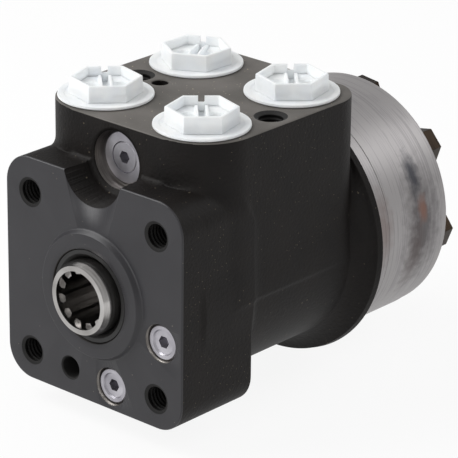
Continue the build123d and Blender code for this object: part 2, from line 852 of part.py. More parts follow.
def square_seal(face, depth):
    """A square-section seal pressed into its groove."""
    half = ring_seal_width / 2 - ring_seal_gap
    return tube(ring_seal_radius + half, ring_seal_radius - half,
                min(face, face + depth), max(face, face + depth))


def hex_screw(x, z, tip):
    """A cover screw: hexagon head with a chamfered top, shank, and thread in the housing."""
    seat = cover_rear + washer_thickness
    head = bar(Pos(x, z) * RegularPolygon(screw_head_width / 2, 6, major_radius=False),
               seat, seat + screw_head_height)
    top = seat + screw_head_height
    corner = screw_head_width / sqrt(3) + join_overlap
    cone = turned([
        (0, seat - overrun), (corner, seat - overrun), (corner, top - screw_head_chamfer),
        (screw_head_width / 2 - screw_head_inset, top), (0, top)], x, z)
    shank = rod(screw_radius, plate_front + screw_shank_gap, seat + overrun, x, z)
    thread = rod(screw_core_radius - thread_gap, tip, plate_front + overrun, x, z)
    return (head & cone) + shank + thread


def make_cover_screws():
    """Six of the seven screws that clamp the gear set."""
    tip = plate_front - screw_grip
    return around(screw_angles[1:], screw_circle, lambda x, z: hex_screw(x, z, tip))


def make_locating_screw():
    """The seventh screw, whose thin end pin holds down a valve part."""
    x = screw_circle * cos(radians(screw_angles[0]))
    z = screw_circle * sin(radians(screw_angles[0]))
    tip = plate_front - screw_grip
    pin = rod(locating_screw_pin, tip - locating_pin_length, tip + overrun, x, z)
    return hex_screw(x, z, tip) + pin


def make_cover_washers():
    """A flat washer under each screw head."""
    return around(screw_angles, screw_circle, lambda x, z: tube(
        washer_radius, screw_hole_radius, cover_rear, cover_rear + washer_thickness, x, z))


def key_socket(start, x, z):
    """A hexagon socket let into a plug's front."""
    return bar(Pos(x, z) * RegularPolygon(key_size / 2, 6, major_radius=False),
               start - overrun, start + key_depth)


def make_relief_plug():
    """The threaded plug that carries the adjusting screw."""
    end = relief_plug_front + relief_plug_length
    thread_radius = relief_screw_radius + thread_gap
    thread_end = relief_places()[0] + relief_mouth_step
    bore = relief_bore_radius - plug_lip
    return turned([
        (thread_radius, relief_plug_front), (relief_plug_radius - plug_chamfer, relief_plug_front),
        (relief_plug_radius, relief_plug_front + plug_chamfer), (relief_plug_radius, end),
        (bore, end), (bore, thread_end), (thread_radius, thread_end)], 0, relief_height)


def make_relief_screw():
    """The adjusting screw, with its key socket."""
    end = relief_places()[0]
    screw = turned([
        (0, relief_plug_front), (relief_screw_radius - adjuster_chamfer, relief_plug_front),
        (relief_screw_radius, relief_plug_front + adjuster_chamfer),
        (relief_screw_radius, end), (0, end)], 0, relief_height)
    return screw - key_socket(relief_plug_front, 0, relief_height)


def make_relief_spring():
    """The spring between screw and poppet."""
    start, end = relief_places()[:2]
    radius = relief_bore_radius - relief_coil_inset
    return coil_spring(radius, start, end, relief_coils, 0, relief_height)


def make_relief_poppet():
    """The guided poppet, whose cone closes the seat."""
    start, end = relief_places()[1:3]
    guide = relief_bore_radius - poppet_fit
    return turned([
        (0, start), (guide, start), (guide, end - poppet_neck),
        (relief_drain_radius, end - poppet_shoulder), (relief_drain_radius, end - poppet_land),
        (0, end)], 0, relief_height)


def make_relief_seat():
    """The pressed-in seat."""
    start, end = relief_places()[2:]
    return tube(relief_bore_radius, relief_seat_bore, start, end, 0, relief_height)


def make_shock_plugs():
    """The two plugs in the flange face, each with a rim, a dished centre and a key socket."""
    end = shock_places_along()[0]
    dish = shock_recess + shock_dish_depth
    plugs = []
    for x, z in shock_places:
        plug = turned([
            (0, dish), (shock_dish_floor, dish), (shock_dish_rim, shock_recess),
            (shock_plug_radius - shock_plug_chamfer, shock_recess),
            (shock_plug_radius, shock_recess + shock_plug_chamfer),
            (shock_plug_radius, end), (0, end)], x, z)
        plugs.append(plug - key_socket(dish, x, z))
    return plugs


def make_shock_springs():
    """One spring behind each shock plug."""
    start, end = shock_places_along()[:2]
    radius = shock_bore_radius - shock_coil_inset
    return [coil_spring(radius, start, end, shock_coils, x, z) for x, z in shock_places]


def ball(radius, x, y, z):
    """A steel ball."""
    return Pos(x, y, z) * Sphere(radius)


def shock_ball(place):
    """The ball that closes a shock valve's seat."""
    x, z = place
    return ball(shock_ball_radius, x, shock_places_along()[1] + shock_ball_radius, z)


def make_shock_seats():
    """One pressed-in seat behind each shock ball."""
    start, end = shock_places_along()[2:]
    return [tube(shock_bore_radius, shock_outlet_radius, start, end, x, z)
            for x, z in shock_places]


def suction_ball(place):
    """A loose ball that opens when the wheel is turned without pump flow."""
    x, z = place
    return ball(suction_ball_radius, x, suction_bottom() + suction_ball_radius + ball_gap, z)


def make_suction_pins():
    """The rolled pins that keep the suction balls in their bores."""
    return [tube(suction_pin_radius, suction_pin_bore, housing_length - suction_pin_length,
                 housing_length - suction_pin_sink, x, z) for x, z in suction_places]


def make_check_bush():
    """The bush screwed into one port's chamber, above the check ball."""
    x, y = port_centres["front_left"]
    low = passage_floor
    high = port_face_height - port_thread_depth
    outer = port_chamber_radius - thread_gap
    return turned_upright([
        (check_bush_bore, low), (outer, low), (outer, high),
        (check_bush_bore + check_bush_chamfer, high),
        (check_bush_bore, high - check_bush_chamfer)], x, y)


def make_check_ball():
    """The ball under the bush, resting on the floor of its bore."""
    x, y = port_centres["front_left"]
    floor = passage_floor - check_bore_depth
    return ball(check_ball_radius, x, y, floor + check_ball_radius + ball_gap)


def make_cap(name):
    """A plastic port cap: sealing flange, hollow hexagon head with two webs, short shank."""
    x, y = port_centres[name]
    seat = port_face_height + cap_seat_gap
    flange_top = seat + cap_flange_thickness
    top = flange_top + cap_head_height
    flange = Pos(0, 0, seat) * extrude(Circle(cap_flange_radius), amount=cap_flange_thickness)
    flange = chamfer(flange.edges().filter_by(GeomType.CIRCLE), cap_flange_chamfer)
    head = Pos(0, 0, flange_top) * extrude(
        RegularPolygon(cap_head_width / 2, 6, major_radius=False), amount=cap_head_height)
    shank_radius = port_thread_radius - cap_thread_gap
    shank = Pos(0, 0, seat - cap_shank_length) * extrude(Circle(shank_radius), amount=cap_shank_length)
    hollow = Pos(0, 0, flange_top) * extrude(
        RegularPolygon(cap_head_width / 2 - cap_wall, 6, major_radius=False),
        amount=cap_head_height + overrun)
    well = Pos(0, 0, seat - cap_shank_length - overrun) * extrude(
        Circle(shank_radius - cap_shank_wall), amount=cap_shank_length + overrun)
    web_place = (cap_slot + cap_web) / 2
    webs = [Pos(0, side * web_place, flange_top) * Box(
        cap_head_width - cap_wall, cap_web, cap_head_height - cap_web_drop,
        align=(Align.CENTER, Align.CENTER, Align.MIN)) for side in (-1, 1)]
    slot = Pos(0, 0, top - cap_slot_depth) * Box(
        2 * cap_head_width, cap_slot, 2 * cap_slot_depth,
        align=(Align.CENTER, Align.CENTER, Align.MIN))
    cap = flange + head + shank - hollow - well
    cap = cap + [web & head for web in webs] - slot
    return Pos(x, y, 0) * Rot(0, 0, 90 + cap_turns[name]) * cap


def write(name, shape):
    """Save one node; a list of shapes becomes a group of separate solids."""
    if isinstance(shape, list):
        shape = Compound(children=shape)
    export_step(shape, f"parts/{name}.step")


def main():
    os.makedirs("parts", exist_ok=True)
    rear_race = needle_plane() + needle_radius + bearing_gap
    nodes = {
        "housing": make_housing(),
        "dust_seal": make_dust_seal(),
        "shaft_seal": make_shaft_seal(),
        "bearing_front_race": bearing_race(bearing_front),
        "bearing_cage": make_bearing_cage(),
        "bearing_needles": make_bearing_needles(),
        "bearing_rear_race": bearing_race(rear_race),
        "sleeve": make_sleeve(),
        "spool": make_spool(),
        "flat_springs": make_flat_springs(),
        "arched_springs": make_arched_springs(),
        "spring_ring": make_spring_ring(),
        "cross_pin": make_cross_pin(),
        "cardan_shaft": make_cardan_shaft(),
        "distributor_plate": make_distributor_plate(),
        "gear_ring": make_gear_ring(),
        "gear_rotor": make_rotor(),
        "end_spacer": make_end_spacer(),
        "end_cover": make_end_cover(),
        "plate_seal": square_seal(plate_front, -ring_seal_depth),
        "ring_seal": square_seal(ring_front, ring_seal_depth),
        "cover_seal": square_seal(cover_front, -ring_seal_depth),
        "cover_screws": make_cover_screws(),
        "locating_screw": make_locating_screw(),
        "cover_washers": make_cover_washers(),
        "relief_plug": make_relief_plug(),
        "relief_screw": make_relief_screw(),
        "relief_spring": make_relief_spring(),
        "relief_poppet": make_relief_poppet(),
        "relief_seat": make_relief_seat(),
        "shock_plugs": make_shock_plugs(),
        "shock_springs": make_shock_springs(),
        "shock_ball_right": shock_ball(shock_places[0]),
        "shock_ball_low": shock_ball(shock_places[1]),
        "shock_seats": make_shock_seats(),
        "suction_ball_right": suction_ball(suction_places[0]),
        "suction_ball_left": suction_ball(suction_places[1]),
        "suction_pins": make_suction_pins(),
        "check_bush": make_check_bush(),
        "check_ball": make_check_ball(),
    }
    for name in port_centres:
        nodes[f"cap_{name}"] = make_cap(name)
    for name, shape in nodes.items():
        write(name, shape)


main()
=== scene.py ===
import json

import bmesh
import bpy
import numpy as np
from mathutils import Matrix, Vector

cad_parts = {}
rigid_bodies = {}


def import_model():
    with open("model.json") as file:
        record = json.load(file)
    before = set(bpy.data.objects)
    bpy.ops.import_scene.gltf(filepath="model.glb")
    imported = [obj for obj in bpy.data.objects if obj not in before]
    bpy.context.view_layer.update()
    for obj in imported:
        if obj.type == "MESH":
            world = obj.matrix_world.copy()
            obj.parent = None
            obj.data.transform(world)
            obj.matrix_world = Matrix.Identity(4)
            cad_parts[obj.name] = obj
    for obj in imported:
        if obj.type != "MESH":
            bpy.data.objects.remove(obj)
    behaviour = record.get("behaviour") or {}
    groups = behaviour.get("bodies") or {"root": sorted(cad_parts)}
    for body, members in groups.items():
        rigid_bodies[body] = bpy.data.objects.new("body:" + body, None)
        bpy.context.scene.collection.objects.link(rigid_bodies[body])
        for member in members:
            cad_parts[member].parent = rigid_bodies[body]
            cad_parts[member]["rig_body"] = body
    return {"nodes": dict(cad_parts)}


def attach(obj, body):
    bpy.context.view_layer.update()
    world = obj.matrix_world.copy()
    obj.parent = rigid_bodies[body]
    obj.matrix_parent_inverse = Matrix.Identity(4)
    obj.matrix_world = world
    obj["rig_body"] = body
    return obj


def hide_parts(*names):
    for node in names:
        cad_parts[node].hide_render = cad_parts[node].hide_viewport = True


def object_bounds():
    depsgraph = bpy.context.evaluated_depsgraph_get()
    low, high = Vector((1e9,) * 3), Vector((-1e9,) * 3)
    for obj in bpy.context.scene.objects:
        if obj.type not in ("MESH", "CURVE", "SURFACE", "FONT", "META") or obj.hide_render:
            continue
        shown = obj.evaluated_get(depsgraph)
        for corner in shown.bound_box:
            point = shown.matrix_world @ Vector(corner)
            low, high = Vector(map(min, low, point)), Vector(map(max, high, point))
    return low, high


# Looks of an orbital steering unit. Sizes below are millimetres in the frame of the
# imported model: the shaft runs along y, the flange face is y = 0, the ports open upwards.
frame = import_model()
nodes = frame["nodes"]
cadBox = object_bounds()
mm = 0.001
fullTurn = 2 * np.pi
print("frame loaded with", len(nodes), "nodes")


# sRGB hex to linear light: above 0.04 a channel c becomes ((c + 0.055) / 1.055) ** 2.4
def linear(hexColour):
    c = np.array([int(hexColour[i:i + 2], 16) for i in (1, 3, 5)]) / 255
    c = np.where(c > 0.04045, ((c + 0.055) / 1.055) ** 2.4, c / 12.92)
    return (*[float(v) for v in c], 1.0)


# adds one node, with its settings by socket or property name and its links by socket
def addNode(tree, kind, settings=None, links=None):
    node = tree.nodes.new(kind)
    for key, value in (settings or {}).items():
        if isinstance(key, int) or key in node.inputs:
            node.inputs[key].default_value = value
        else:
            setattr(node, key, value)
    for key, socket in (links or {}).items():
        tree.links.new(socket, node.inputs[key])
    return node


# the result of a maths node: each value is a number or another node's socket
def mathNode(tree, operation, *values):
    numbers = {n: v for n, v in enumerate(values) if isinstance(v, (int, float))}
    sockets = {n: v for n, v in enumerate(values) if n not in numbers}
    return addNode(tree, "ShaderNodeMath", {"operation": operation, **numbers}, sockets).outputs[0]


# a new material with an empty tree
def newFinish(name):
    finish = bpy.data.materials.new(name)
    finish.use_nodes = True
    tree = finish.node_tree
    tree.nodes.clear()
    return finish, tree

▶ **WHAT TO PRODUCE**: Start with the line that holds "for name in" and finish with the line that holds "point = shown.matrix_world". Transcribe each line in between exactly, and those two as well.

▶ **TASK ANSWER**:
    for name in port_centres:
        nodes[f"cap_{name}"] = make_cap(name)
    for name, shape in nodes.items():
        write(name, shape)


main()
=== scene.py ===
import json

import bmesh
import bpy
import numpy as np
from mathutils import Matrix, Vector

cad_parts = {}
rigid_bodies = {}


def import_model():
    with open("model.json") as file:
        record = json.load(file)
    before = set(bpy.data.objects)
    bpy.ops.import_scene.gltf(filepath="model.glb")
    imported = [obj for obj in bpy.data.objects if obj not in before]
    bpy.context.view_layer.update()
    for obj in imported:
        if obj.type == "MESH":
            world = obj.matrix_world.copy()
            obj.parent = None
            obj.data.transform(world)
            obj.matrix_world = Matrix.Identity(4)
            cad_parts[obj.name] = obj
    for obj in imported:
        if obj.type != "MESH":
            bpy.data.objects.remove(obj)
    behaviour = record.get("behaviour") or {}
    groups = behaviour.get("bodies") or {"root": sorted(cad_parts)}
    for body, members in groups.items():
        rigid_bodies[body] = bpy.data.objects.new("body:" + body, None)
        bpy.context.scene.collection.objects.link(rigid_bodies[body])
        for member in members:
            cad_parts[member].parent = rigid_bodies[body]
            cad_parts[member]["rig_body"] = body
    return {"nodes": dict(cad_parts)}


def attach(obj, body):
    bpy.context.view_layer.update()
    world = obj.matrix_world.copy()
    obj.parent = rigid_bodies[body]
    obj.matrix_parent_inverse = Matrix.Identity(4)
    obj.matrix_world = world
    obj["rig_body"] = body
    return obj


def hide_parts(*names):
    for node in names:
        cad_parts[node].hide_render = cad_parts[node].hide_viewport = True


def object_bounds():
    depsgraph = bpy.context.evaluated_depsgraph_get()
    low, high = Vector((1e9,) * 3), Vector((-1e9,) * 3)
    for obj in bpy.context.scene.objects:
        if obj.type not in ("MESH", "CURVE", "SURFACE", "FONT", "META") or obj.hide_render:
            continue
        shown = obj.evaluated_get(depsgraph)
        for corner in shown.bound_box:
            point = shown.matrix_world @ Vector(corner)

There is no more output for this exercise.